Daily Watch – Market share hungry NNPC slashes oil grade prices, FG mulls Sukuk bond issue

  • The Federal Government is in talks with the investment arm of Saudi Arabia-based Islamic Development Bank about issuing the country’s first Sukuk as the government seeks to diversify its sources of funding. “We are engaged in discussions with Nigeria,” the Chief Executive Officer of the Islamic Corporation for the Development of the Private Sector, Khaled al-Aboodi, said in an interview in Abidjan. “Once they feel this is a good option to go, we’ll be very happy to accompany them on this process,” he continued. The Director-General, Debt Management Office, Abraham Nwankwo, had said in January that selling Sukuk would help in attracting capital from Gulf states and Islamic markets. The government is planning to issue a $1 billion Eurobond this year, which will be its first of such deal since 2013. Osun State sold the only Sukuk from the country in 2013, raising N10 billion ($32m) due in 2020 and pays the equivalent of 14.75 percent interest. The CBN had issued new Sukuk guidelines earlier this month for state governments looking to explore the funding option.

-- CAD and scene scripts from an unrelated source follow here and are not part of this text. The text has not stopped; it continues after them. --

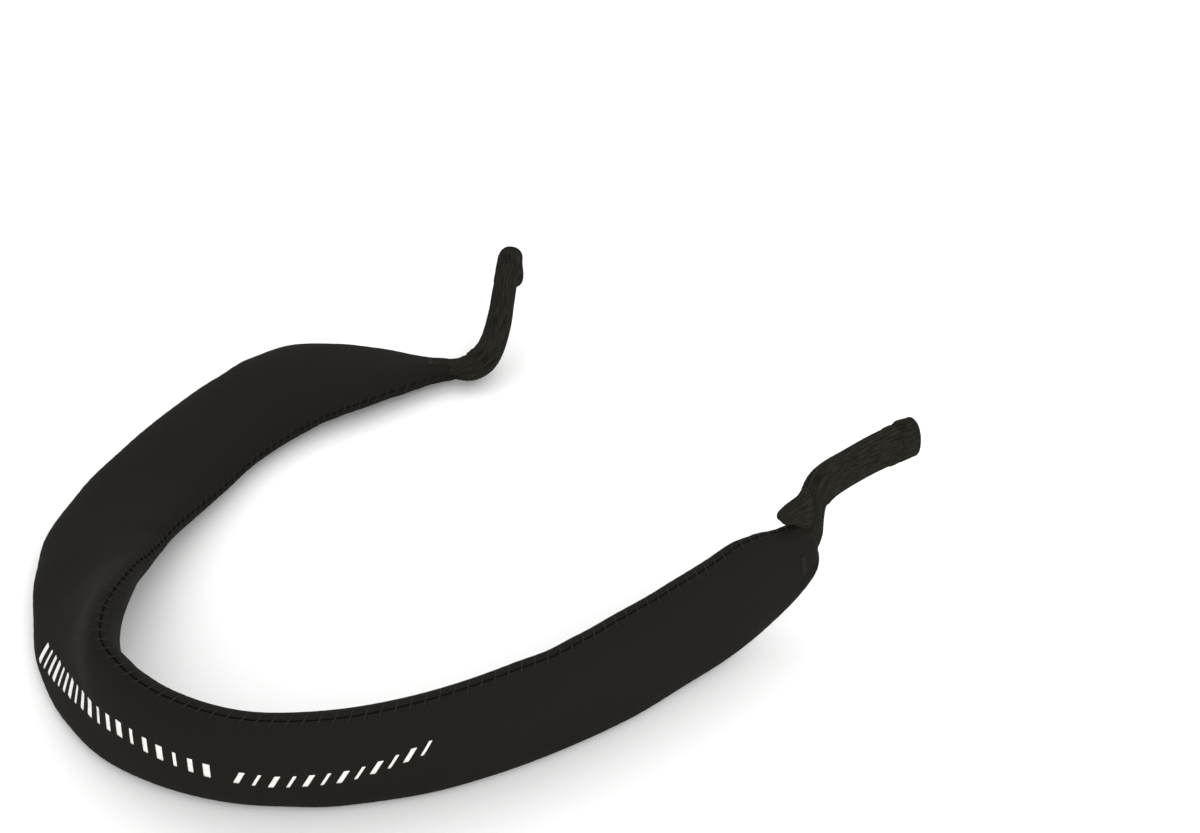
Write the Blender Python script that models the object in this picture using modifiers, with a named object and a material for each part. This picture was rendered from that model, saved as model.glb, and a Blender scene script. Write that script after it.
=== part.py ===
"""Floating eyewear retainer strap: a padded neoprene band with a knitted sleeve at each end.

The band lies on its lower edge in a loop, face up on the left and upright in front and on the right.
It is a foam core between an outer and an inner cover, sewn together along both edges. Each end narrows
to a gathered knit root, and beyond it a hollow knit sleeve slips over one temple arm of the glasses.
The band folds at its middle and each sleeve swings at its neck, so those pieces end at the three hinges.
Metres, +Z up, origin under the middle of the strap at table height.
"""

import math

import bmesh
import bpy
import numpy as np
from mathutils import Matrix, Vector

MM = 0.001

# Driving dimensions of the band, in millimetres.
BAND_WIDTH = 28.0
BAND_THICKNESS = 8.5
BAND_END_THICKNESS = 5.0
# The left end is slender and the right one blunt.
BAND_END_WIDTHS = (7.6, 10.0)
TAPER_LENGTHS = (44.0, 30.0)
TAPER_POWERS = (0.95, 0.7)
ROUNDNESS = 2.6  # exponent of the super-ellipse that rounds the section
COVER_THICKNESS = 1.6
SEAM_ALLOWANCE = 3.3  # width of the edge strip where the two covers meet
GAP = 0.3  # clearance between touching pieces
RING_STEP = 5.0

# The seam thread sits in a slot that is open along each edge.
SEAM_SLOT_DEPTH = 1.3
SEAM_SLOT_HALF_HEIGHT = 0.6
SEAM_THREAD_RADIUS = 0.3

# How far the covers and the core stop short of the middle line's left and right ends.
END_TRIMS = (1.0, 2.6)

# The fold across the middle of the band: a round nose on the left half, a square end on the right half.
FOLD_STATION = 5.0
FOLD_CLEARANCE = 6.2

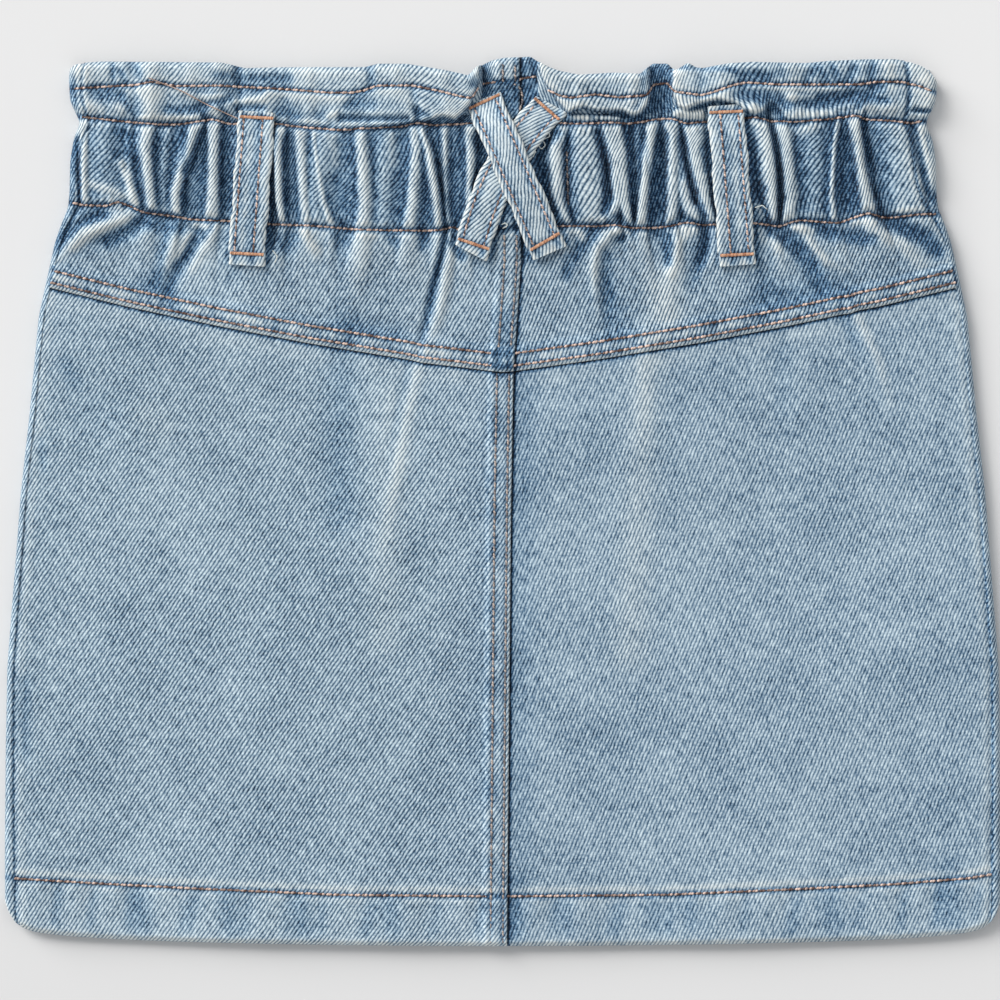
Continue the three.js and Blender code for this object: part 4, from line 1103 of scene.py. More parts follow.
def belt_loop(name, sizes, material):
    """A folded strap, closed all round, with its cut ends turned under."""
    lengthwise, across = 120, 26
    width = sizes.loop_width * 1000 / 2
    ring = np.linspace(0, 2 * math.pi, across, endpoint=False)
    # A flat oval section: wide and thin with rounded edges.
    off = width * np.sign(np.cos(ring)) * np.abs(np.cos(ring)) ** 0.55
    side = np.sin(ring)
    upper = np.clip(side, 0, 1) ** 0.45
    lower = np.clip(-side, 0, 1) ** 0.45
    shares = 0.5 - 0.5 * np.cos(np.linspace(0, math.pi, lengthwise))
    points = []
    for k, share in enumerate(shares):
        wander = 0.22 * math.sin(share * 17 + len(name)) + 0.12 * math.sin(share * 41)
        end = min(k, lengthwise - 1 - k)
        narrow = 1 - 0.1 * math.exp(-end / 2.5) + 0.015 * math.sin(share * 63 + len(name))
        x, y = loop_frame(name, share, off * narrow + wander)
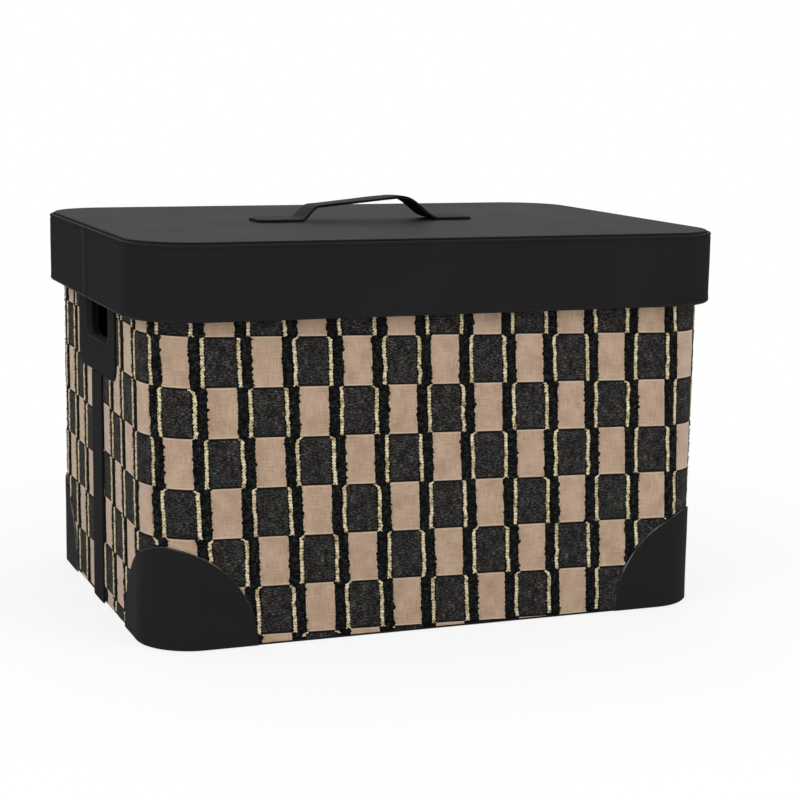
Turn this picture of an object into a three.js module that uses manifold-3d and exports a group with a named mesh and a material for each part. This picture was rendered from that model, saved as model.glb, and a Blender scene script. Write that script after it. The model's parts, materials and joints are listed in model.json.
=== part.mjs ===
// Storage box in woven cloth with leather trim, closed by a lift-off leather lid.
// Millimetres, +Z up. The origin is on the floor under the middle of the box.
// +X is the right end, -Y the front.

import * as THREE from 'three';
import { mergeVertices } from 'three/addons/utils/BufferGeometryUtils.js';
import Module from 'manifold-3d';

const wasm = await Module();
wasm.setup();

// Overall form
const lidLength = 460;
const lidDepth = 340;
const closedHeight = 290; // floor to the top of the lid, without the handle
const lidCornerRadius = 50;
const skirtHeight = 55; // top of the lid down to its hem
const clothInset = 11; // lid outline in to the cloth, all round

// Sheet thicknesses and fits
const leather = 1.2;
const cloth = 1.6;
const liningCloth = 1.2;
const wallBoard = 4;
const baseBoard = 5;
const skirtBoard = 3.5;
const lidBoard = 4;
const topCard = 2;
const padCard = 2;
const glueGap = 0.3; // glue line between two layers
const restGap = 0.3; // lid lining over the rim, lid closed
const boardJoint = 0.4; // gap between a flat board and a corner board

// Base
const baseCover = 1.6;
const baseCoverInset = 0.8; // cloth face in to the edge of the base cover
const baseCoverChamfer = 0.6;
const padClearance = 0.5; // floor pad to the wall lining

// Rim binding
const bindingLip = 12;
const bindingRound = 2;

// Hand hole, one in each end
const holeWidth = 78;
const holeHeight = 35;
const holeShows = 32; // lid hem down to the lower edge of the hole
const holeRound = 11;
const holeLip = 5; // leather turned over the lining inside

// Leather patch round the hand hole, and the strap below it
const patchLeather = 1.4;
const patchWidth = 122;
const patchMargin = 25; // hole down to the lower edge of the patch
const patchRound = 12;
const strapLeather = 1.6;
const strapWidth = 32;
const trimFoot = 0.5; // straps and guards end just clear of the floor

// Corner guards
const guardLeather = 1.3;
const guardReach = 76; // radius of the guard's edge on each face
const guardTip = 5; // height of the guard where it runs out
const guardEdge = 0.4; // bevel along its upper edge

// Lid edge
const beadRadius = 1.5; // rolled edge round the top of the skirt
const beadRise = 1.6; // bead above the leather turned in beside it
const grooveWidth = 0.5;
const topEdgeRound = 1.6;
const turnIn = 16; // leather turned in over the lid board
const hemRound = 1.8;
const hemReturn = 10; // leather turned up inside the skirt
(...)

  • The NNPC, Thursday, slashed the official selling price of Nigeria’s crude oil grades as parts of a strategy to make Nigeria crude oil attractive to buyers and to help it regain its share of the global crude oil market. According to a report by Bloomberg Energy, the NNPC cut the price of every type of crude it sells in an effort to regain its share of the global oil market at a time when there is a huge glut of cargoes. The report disclosed that the NNPC lowered by at least $1 a barrel, its official selling prices (OSP), for 20 out of 26 oil grades monitored by Bloomberg, according to pricing lists. It noted that Qua Iboe, Nigeria’s largest crude export, was reduced by the most since 2014, its selling price for November down to a 17 cent premium to the benchmark Dated Brent, according to the price list, from $1.07, while the price of Bonny Light is now at a seven cent premium and Forcados is now at a 41 cent discount to Dated Brent. Brent crude futures, the report said, slumped as much as 2.7 percent to $51.27 a barrel, the largest intraday decline since September 27.
  • The CBN has unveiled plans to fund the 60-day forward sales and request from the agricultural, aviation, machinery and raw materials sectors, thus guaranteeing letters of credit (LCs) for importers to ship in required goods within the next few months. In a statement, the regulator confirmed that the CBN would fund the requests from the various sectors in the secondary market. Bank spokesman Isaac Okorafor explained that importers in the agricultural sector would get the lion share of allocations, about 62 percent of their requests, while importers of machinery would receive 53 percent of their requests. Other sectors to receive allotments are the airlines, which will have 32 percent of their request settled, as well as the importers of raw materials. The 60-day forward sales, which would amount to over $300 million would further ease pressure on the Naira and improve market liquidity. In a related development, Nigeria’s overnight interbank rate crashed on Wednesday to around 20 percent from 150 percent after the central bank sold less hard currency than expected at a special auction, traders said. The interbank rate fell after the auction as banks now had more surplus liquidity from funds not used to buy hard currency, dealers said. Banks had been required to fund their accounts to participate in the auction, causing the cost of borrowing to soar. Traders said the volume of the forex auction was not immediately available, adding that dollars were sold at a range of N310-350 per dollar by the CBN.
  • The FMDQ OTC Securities Exchange has introduced short-term bonds to the Nigerian fixed income market. The Exchange, on Wednesday, said this was achieved through engagement and the subsequent approval of the action by the SEC. The STBs are short-term debt instruments issued by corporate entities for tenors of between one year and three years. In addition to bridging the funding gap between short- and medium- to long-term debt instruments, the STBs are designed to serve the liquidity needs of the medium to large creditworthy corporates and commercial entities by providing an alternative/competitive source of financing to bank loans.
  • Access Bank Plc has raised $300 million via a Eurobond from the international bond market. The bank recently accessed the international market to raise the bond, with a maturity date of October 2021 and at a coupon of 10.5 percent, making Access the first Nigerian bank to raise a bond from the international market this year despite the country’s macroeconomic headwinds. Access Bank currently has two series of Eurobonds in issue – the $350 million maturing in July 2017, at a coupon of 7.25 percent, and the $400 million (9.25%) maturing in June 2021 – as part of a US$1 billion global medium-term note programme. Commenting on the development, Herbert Wigwe, Group Managing Director/CEO said: “The bond will be for working capital, for lending to investment-grade names, including Nigerian companies seeking to expand their exports.”
  • Kaduna has earmarked N3.12 billion for various electricity projects in the state in 2017. The projects would be coordinated by the State Power Supply Company. The amount, contained in the 2017 budget document, indicated that the administration would utilise N1.2 billion in completing the Kudendan Power Project. The gas plant project, with a capacity of 215MW, is to provide power to industrial areas in Kaduna and is scheduled for completion by August 2017. Also, N200 million is provided for the completion of the 30MW Gurara Hydro Power Plant. The government indicated that it would secure a N1.5 billion loan from the India Export-Import Bank to finance the power project. According to the breakdown, more than N2.25 billion of the finances would be provided through Concessional Multilateral Loans and Credit.